» **Raw data**
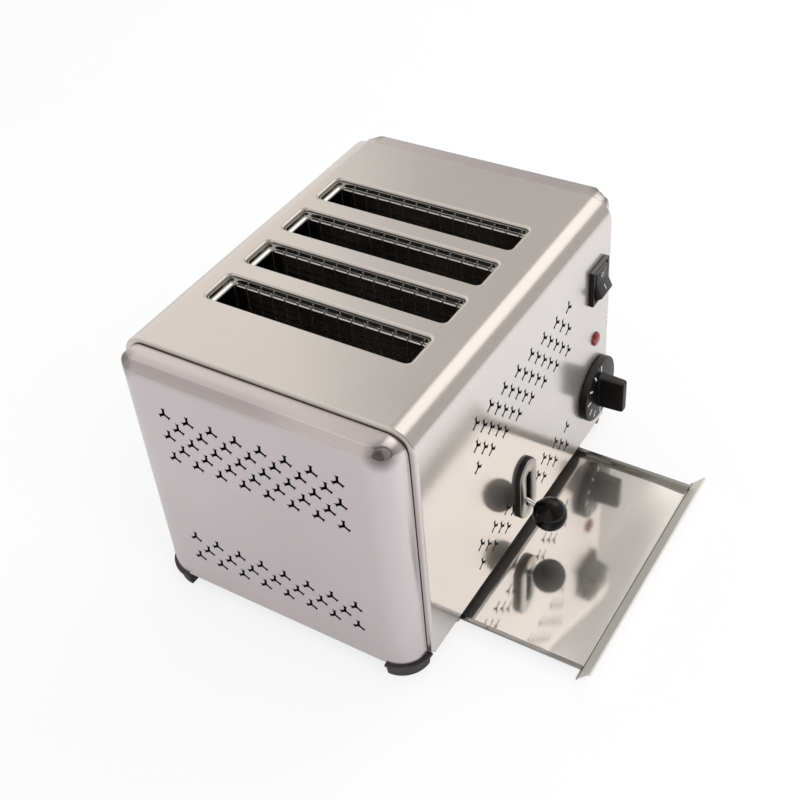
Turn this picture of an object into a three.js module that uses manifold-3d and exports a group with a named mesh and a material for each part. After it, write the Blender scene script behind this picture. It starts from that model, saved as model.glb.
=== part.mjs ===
// A four slot toaster in sheet steel, with its crumb tray pulled out.
// Millimetres, +Z up, the row of slots along X, the controls on the -Y side, the floor at Z = 0.
import * as THREE from 'three';
import { mergeVertices } from 'three/addons/utils/BufferGeometryUtils.js';
import Module from 'manifold-3d';

const wasm = await Module();
wasm.setup();

// Gaps and sheets
const fit = 0.3;
const overrun = 3;
const sheet = 1.2;
const plate = 1.5;
const thinSheet = 1;

// Casing: cover over front, top and back, and a drawn cap on each end
const bodyTop = 202;
const shellBottom = 13.3;
const coverHalfLength = 129.5;
const coverBend = 16.5;
const coverFlange = 7;
const coverHem = 8;
const capLength = 19;
const capStep = 3.5;
const capDrop = 3;
const capCorner = 21;
const capBend = 14;
const capEdge = 3;
const gripRadius = 5.9;
const gripOut = 1.5;
const gripUp = 1;
const dimpleRadius = 8;
const dimpleIn = 2;
const dimpleFromCorner = 7.5;

// Vent holes: upright stems that split into two legs
const ventArm = 4.9;
const ventWidth = 1.3;
const ventFlare = 2;
const ventColumn = 18;
const ventRow = 9.07;
const frontUpperDrop = 43.4;
const frontLowerRow = 52.6;
const endUpperDrop = 35;
const endLowerRow = 58.1;
const upperRows = [8, 7, 8, 7, 8];
const lowerRows = [8, 7, 8];

// Bread slots and their bright frames
const slotCount = 4;
const slotPitch = 42;
const slotWidth = 27.5;
const slotLength = 150;
const slotCorner = 4;
const frontMargin = 34.7;
const backMargin = 24.3;
const slotLip = 5.5;
const frameDrop = 1.2;
const frameFoot = 1.6;

// Base, feet and their screws
const footOut = 0.5;
const footRimOut = 2;
const footRimHeight = 2.2;
const footTaper = 1.6;
const screwHead = 4;
const screwHeadHeight = 2.4;
const screwShank = 1.9;
const screwRise = 4;
const screwFromCorner = 8.5;
const windowInset = 5.5;
const windowMargin = 2;

// Inner sheets
const endFrameWidth = 16;
const timerRoom = 4;
const shieldBehind = 17.1;
const shieldSideGap = 7;
const shieldFold = 5;
const rodWindowGap = 0.8;

// Heating elements
const boardThick = 1.6;
const boardInset = 10;
const ovenGap = 3;
const railHeight = 8;
const railThick = 3;
const ribbonWidth = 3;
const ribbonRise = 0.5;
const ribbonRows = 5;

// Guard wires
const guardIn = 1.55;
const guardWire = 1.6;
const guardInset = 12.8;
const guardUprights = 7;
const guardRise = 4;

// Racks, their carriage and its guide rods
const rackDrop = 58;
const rackTravel = 60;
const rackWire = 2.4;
const rackHalfWidth = 6;
const rackRungs = 6;
const barWidth = 8;
const barThick = 2.5;
const eyeRadius = 5;
const eyeHeight = 6;
const eyeGap = 0.7;
const guideFromSlot = 2.75;
const guideRadius = 2.5;
const guideTop = 170;
const spineX = 8;
const spineHeight = 8;
const yokeEnd = 4;

// Lever with its ball, pivot and plate
const leverX = -2.8;
const pivotGap = 3;
const pivotHeight = 51;
const leverTilt = 18.6;
const ballOut = 19.5;
const ballRadius = 11.9;
const rodRadius = 1.9;
const hubRadius = 6;
const hubWidth = 8;
const armWidth = 10;
const armThick = 3;
const pinRadius = 2.5;
const earThick = 2;
const earHalfWidth = 6.2;
const rodSeat = 4;
const plateWidth = 24;
const plateEnd = 10.5;
const plateRise = 3.2;
const rodSideGap = 1.3;
const rodEndGap = 1.15;

// Timer
const timerInset = 21.5;
const timerHeight = 55;
const knobRadius = 25;
const knobFace = 22.5;
const knobSkirt = 2.6;
const knobThick = 5;
const knobGap = 0.6;
const gripWidth = 8.5;
const gripHeight = 28;
const gripReach = 24.5;
const gripRound = 2.5;
const tickInner = 16;
const tickOuter = 22;
const tickWidth = 1.1;
const tickDepth = 0.4;
const tickCount = 9;
const tickStep = 30;
const shaftRadius = 3;
const shaftSeat = 12;
const timerBox = 33;
const timerDepth = 17;

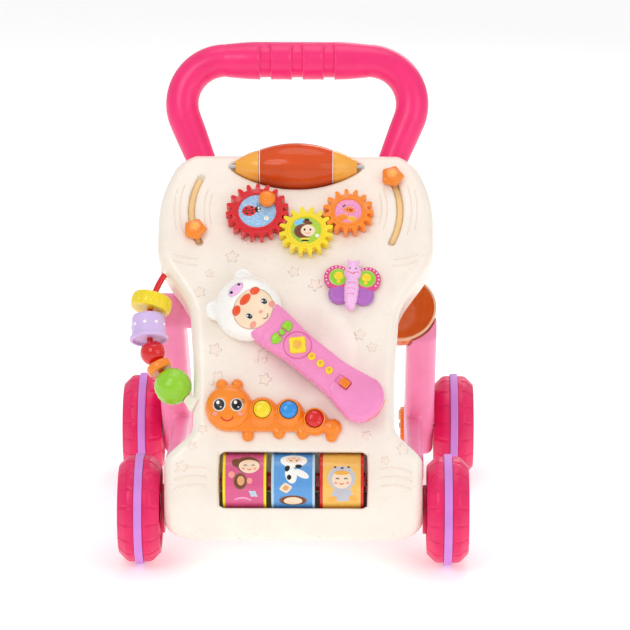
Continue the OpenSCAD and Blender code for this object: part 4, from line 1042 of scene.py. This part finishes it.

» **Aim**
Using the data above, output each line exactly.

» **Written response**
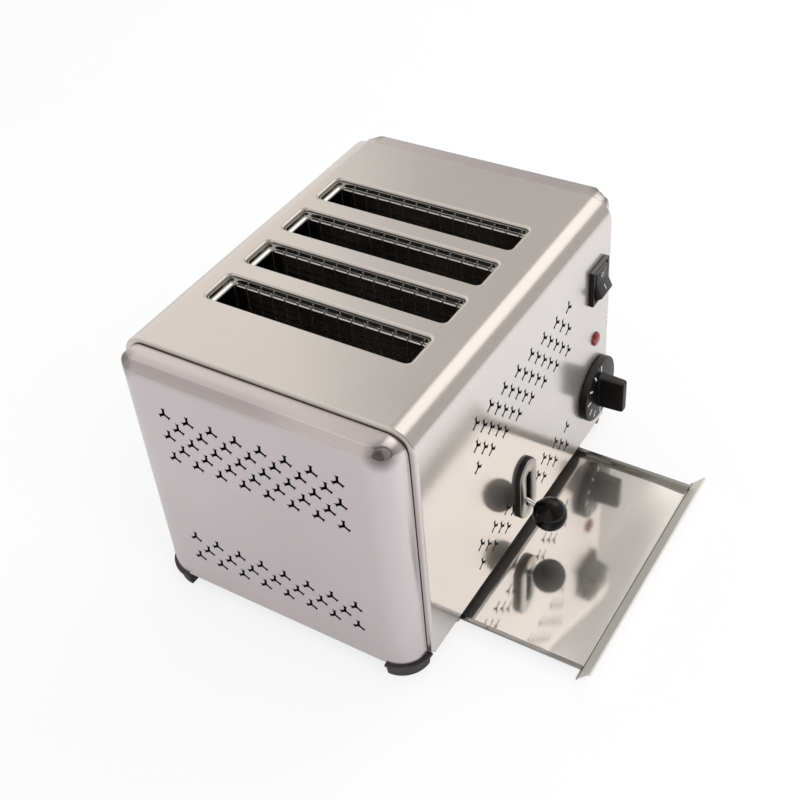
Turn this picture of an object into a three.js module that uses manifold-3d and exports a group with a named mesh and a material for each part. After it, write the Blender scene script behind this picture. It starts from that model, saved as model.glb.
=== part.mjs ===
// A four slot toaster in sheet steel, with its crumb tray pulled out.
// Millimetres, +Z up, the row of slots along X, the controls on the -Y side, the floor at Z = 0.
import * as THREE from 'three';
import { mergeVertices } from 'three/addons/utils/BufferGeometryUtils.js';
import Module from 'manifold-3d';

const wasm = await Module();
wasm.setup();

// Gaps and sheets
const fit = 0.3;
const overrun = 3;
const sheet = 1.2;
const plate = 1.5;
const thinSheet = 1;

// Casing: cover over front, top and back, and a drawn cap on each end
const bodyTop = 202;
const shellBottom = 13.3;
const coverHalfLength = 129.5;
const coverBend = 16.5;
const coverFlange = 7;
const coverHem = 8;
const capLength = 19;
const capStep = 3.5;
const capDrop = 3;
const capCorner = 21;
const capBend = 14;
const capEdge = 3;
const gripRadius = 5.9;
const gripOut = 1.5;
const gripUp = 1;
const dimpleRadius = 8;
const dimpleIn = 2;
const dimpleFromCorner = 7.5;

// Vent holes: upright stems that split into two legs
const ventArm = 4.9;
const ventWidth = 1.3;
const ventFlare = 2;
const ventColumn = 18;
const ventRow = 9.07;
const frontUpperDrop = 43.4;
const frontLowerRow = 52.6;
const endUpperDrop = 35;
const endLowerRow = 58.1;
const upperRows = [8, 7, 8, 7, 8];
const lowerRows = [8, 7, 8];

// Bread slots and their bright frames
const slotCount = 4;
const slotPitch = 42;
const slotWidth = 27.5;
const slotLength = 150;
const slotCorner = 4;
const frontMargin = 34.7;
const backMargin = 24.3;
const slotLip = 5.5;
const frameDrop = 1.2;
const frameFoot = 1.6;

// Base, feet and their screws
const footOut = 0.5;
const footRimOut = 2;
const footRimHeight = 2.2;
const footTaper = 1.6;
const screwHead = 4;
const screwHeadHeight = 2.4;
const screwShank = 1.9;
const screwRise = 4;
const screwFromCorner = 8.5;
const windowInset = 5.5;
const windowMargin = 2;

// Inner sheets
const endFrameWidth = 16;
const timerRoom = 4;
const shieldBehind = 17.1;
const shieldSideGap = 7;
const shieldFold = 5;
const rodWindowGap = 0.8;

// Heating elements
const boardThick = 1.6;
const boardInset = 10;
const ovenGap = 3;
const railHeight = 8;
const railThick = 3;
const ribbonWidth = 3;
const ribbonRise = 0.5;
const ribbonRows = 5;

// Guard wires
const guardIn = 1.55;
const guardWire = 1.6;
const guardInset = 12.8;
const guardUprights = 7;
const guardRise = 4;

// Racks, their carriage and its guide rods
const rackDrop = 58;
const rackTravel = 60;
const rackWire = 2.4;
const rackHalfWidth = 6;
const rackRungs = 6;
const barWidth = 8;
const barThick = 2.5;
const eyeRadius = 5;
const eyeHeight = 6;
const eyeGap = 0.7;
const guideFromSlot = 2.75;
const guideRadius = 2.5;
const guideTop = 170;
const spineX = 8;
const spineHeight = 8;
const yokeEnd = 4;

// Lever with its ball, pivot and plate
const leverX = -2.8;
const pivotGap = 3;
const pivotHeight = 51;
const leverTilt = 18.6;
const ballOut = 19.5;
const ballRadius = 11.9;
const rodRadius = 1.9;
const hubRadius = 6;
const hubWidth = 8;
const armWidth = 10;
const armThick = 3;
const pinRadius = 2.5;
const earThick = 2;
const earHalfWidth = 6.2;
const rodSeat = 4;
const plateWidth = 24;
const plateEnd = 10.5;
const plateRise = 3.2;
const rodSideGap = 1.3;
const rodEndGap = 1.15;

// Timer
const timerInset = 21.5;
const timerHeight = 55;
const knobRadius = 25;
const knobFace = 22.5;
const knobSkirt = 2.6;
const knobThick = 5;
const knobGap = 0.6;
const gripWidth = 8.5;
const gripHeight = 28;
const gripReach = 24.5;
const gripRound = 2.5;
const tickInner = 16;
const tickOuter = 22;
const tickWidth = 1.1;
const tickDepth = 0.4;
const tickCount = 9;
const tickStep = 30;
const shaftRadius = 3;
const shaftSeat = 12;
const timerBox = 33;
const timerDepth = 17;

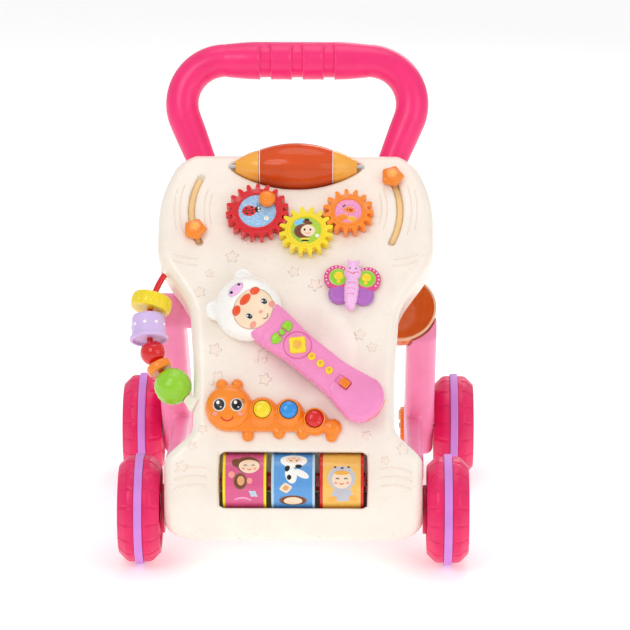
Continue the OpenSCAD and Blender code for this object: part 4, from line 1042 of scene.py. This part finishes it.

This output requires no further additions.